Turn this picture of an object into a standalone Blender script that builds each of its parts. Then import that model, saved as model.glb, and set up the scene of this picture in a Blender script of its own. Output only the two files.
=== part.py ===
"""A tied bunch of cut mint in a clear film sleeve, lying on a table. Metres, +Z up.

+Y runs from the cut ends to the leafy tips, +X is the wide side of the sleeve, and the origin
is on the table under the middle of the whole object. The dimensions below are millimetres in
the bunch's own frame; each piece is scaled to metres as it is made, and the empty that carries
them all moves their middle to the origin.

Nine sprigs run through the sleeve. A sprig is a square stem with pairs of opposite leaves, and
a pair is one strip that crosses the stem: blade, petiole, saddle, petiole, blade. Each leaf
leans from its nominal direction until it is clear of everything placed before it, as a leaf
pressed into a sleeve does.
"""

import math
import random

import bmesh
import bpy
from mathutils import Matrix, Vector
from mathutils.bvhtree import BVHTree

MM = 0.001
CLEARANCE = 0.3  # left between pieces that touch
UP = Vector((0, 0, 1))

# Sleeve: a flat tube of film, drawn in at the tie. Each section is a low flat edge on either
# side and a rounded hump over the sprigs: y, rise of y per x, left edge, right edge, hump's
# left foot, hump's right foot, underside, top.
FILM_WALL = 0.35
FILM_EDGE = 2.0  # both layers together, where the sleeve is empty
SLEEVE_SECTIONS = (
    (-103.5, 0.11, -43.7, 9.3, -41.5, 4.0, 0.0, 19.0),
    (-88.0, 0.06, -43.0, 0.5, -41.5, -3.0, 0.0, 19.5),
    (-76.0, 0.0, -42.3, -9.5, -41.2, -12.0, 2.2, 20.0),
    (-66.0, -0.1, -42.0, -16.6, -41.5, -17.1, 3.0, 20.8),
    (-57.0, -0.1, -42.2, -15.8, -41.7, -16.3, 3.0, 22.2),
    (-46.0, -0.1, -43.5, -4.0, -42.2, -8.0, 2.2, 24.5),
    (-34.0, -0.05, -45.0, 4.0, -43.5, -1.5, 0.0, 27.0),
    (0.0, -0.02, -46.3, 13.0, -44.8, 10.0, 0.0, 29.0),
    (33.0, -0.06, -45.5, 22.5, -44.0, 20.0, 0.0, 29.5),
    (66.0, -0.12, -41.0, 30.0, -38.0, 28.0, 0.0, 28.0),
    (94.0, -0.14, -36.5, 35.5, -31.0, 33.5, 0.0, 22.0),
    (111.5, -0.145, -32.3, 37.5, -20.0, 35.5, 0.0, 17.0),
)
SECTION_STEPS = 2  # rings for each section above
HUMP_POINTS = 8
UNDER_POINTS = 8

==

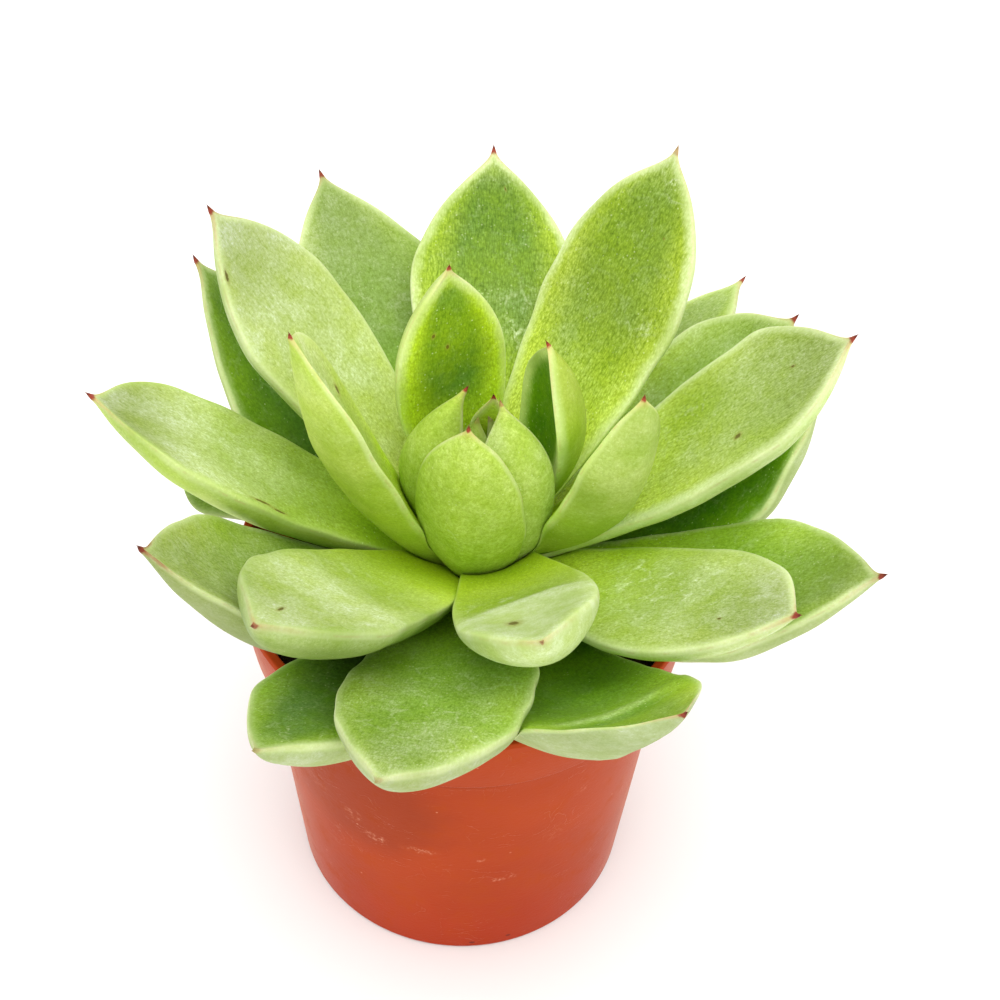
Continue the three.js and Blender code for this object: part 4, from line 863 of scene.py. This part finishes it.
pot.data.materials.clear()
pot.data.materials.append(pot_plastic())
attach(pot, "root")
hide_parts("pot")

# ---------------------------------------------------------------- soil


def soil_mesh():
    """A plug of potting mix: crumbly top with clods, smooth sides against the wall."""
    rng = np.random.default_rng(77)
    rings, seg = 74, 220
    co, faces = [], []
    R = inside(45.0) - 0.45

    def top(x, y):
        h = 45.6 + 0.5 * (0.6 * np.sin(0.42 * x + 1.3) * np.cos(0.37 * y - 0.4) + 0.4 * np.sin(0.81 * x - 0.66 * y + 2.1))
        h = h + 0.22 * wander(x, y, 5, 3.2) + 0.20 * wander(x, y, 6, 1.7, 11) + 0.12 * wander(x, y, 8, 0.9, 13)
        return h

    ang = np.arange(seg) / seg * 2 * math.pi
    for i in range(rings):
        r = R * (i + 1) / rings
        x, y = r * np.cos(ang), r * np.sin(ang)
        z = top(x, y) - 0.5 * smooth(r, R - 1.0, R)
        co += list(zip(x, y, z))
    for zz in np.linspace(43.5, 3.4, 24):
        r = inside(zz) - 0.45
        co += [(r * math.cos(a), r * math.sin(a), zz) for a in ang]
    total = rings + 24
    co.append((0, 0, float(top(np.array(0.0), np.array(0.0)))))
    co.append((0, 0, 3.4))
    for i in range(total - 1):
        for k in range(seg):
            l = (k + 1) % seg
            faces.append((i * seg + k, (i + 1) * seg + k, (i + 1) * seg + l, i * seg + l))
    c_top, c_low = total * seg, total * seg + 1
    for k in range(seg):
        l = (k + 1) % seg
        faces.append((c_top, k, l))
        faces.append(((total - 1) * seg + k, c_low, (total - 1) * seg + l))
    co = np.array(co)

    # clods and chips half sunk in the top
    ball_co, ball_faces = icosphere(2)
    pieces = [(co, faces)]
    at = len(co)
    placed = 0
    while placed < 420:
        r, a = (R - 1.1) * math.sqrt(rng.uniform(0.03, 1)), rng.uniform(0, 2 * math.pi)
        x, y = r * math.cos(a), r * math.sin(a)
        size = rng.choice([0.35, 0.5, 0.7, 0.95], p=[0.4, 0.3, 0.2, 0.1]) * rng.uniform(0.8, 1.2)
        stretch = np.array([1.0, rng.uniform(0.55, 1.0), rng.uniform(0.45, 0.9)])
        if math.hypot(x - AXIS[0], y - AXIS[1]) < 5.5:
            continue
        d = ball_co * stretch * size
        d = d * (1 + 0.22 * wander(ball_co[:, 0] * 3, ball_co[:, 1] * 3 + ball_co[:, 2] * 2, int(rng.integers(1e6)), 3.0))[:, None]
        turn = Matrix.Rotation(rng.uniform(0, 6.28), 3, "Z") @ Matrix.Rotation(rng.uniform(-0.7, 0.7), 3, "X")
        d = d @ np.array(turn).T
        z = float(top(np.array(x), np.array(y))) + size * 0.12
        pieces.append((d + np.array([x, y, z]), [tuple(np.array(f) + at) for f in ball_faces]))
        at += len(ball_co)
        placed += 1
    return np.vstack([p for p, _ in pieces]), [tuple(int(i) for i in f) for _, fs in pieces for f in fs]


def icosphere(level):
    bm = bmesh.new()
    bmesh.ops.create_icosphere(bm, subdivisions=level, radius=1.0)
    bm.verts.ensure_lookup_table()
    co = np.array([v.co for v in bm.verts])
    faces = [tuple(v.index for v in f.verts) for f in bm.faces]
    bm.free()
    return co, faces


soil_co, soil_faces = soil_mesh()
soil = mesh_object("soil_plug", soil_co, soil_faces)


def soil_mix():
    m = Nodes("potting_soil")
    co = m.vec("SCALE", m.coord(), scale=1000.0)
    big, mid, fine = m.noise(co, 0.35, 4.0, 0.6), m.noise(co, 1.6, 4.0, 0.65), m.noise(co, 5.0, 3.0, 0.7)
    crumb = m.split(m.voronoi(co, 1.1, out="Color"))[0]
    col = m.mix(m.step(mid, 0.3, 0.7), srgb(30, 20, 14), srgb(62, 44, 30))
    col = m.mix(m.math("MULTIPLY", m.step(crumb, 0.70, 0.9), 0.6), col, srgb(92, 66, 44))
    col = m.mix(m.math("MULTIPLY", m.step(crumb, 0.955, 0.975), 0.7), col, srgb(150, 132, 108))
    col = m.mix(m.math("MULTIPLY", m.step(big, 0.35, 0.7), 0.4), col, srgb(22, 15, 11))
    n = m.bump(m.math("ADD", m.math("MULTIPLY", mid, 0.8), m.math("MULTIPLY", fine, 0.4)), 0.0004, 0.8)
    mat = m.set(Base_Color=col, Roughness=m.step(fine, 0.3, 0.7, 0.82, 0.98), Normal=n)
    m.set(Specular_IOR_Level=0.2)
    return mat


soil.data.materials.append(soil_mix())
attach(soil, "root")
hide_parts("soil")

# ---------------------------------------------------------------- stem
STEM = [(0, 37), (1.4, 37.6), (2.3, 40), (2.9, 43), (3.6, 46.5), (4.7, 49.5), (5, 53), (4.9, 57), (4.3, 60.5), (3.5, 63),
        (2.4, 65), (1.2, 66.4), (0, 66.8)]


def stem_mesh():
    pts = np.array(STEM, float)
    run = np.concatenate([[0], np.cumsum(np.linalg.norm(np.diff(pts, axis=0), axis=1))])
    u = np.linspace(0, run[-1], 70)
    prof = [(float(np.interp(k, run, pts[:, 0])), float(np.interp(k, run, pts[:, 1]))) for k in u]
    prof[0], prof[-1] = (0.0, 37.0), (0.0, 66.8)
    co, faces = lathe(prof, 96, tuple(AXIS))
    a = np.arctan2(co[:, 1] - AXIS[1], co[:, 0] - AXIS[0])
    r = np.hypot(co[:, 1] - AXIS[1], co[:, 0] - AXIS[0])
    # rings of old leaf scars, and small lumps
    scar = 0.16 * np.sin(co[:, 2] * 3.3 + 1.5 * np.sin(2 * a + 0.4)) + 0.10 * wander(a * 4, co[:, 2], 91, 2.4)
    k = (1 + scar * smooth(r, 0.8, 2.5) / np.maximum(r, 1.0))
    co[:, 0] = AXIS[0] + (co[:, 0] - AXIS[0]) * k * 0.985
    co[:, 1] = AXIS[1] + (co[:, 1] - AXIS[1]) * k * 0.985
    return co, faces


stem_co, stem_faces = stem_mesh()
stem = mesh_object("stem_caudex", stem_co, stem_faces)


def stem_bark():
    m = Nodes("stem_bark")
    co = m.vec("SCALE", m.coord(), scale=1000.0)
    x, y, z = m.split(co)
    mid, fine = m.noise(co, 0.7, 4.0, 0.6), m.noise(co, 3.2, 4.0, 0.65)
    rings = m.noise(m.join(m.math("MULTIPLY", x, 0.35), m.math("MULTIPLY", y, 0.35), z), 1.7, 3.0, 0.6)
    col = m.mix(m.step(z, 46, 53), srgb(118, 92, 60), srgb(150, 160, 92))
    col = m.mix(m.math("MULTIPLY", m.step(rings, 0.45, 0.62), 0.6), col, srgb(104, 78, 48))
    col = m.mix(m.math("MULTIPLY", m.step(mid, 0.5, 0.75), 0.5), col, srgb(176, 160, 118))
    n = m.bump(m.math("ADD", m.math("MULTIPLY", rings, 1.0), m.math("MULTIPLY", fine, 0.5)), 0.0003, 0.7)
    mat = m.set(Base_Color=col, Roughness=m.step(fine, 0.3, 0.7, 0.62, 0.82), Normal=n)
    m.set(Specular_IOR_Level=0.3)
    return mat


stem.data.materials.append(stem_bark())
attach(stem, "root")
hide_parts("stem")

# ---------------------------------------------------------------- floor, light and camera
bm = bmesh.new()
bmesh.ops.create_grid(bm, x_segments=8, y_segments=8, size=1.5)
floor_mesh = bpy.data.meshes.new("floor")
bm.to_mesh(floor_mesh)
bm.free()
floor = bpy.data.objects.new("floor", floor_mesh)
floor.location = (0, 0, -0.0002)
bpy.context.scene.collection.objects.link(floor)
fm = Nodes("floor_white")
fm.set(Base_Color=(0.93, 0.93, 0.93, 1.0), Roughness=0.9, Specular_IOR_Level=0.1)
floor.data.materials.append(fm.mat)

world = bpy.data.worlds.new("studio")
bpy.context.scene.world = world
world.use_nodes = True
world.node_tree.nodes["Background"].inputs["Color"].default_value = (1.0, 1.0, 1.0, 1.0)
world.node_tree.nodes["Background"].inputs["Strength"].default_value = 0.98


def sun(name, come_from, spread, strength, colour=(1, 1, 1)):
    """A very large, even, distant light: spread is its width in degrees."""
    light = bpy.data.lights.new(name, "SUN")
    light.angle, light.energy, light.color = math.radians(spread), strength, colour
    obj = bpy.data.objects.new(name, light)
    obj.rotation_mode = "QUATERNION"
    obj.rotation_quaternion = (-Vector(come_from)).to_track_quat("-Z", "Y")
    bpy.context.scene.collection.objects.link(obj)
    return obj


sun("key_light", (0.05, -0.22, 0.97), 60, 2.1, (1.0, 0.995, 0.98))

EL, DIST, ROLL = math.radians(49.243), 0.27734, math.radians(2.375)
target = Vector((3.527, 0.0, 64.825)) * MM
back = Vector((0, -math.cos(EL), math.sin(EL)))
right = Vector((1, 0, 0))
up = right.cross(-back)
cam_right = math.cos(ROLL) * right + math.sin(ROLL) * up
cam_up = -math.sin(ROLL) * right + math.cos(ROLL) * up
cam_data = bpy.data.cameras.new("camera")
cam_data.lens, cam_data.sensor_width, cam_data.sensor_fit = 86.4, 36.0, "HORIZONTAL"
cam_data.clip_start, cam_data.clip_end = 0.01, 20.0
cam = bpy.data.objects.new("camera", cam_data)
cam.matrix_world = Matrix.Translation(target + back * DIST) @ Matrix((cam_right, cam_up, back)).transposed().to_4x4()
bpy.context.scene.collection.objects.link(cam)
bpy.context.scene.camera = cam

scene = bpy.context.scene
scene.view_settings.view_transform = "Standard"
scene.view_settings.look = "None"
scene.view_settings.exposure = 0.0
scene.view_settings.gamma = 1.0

● Task goal:
Begin with the line that has "Continue the three.js" in the listing above and end after the line that has "R = inside(45.0) - 0.45"; output those lines exactly.

● The solution:
Continue the three.js and Blender code for this object: part 4, from line 863 of scene.py. This part finishes it.
pot.data.materials.clear()
pot.data.materials.append(pot_plastic())
attach(pot, "root")
hide_parts("pot")

# ---------------------------------------------------------------- soil


def soil_mesh():
    """A plug of potting mix: crumbly top with clods, smooth sides against the wall."""
    rng = np.random.default_rng(77)
    rings, seg = 74, 220
    co, faces = [], []
    R = inside(45.0) - 0.45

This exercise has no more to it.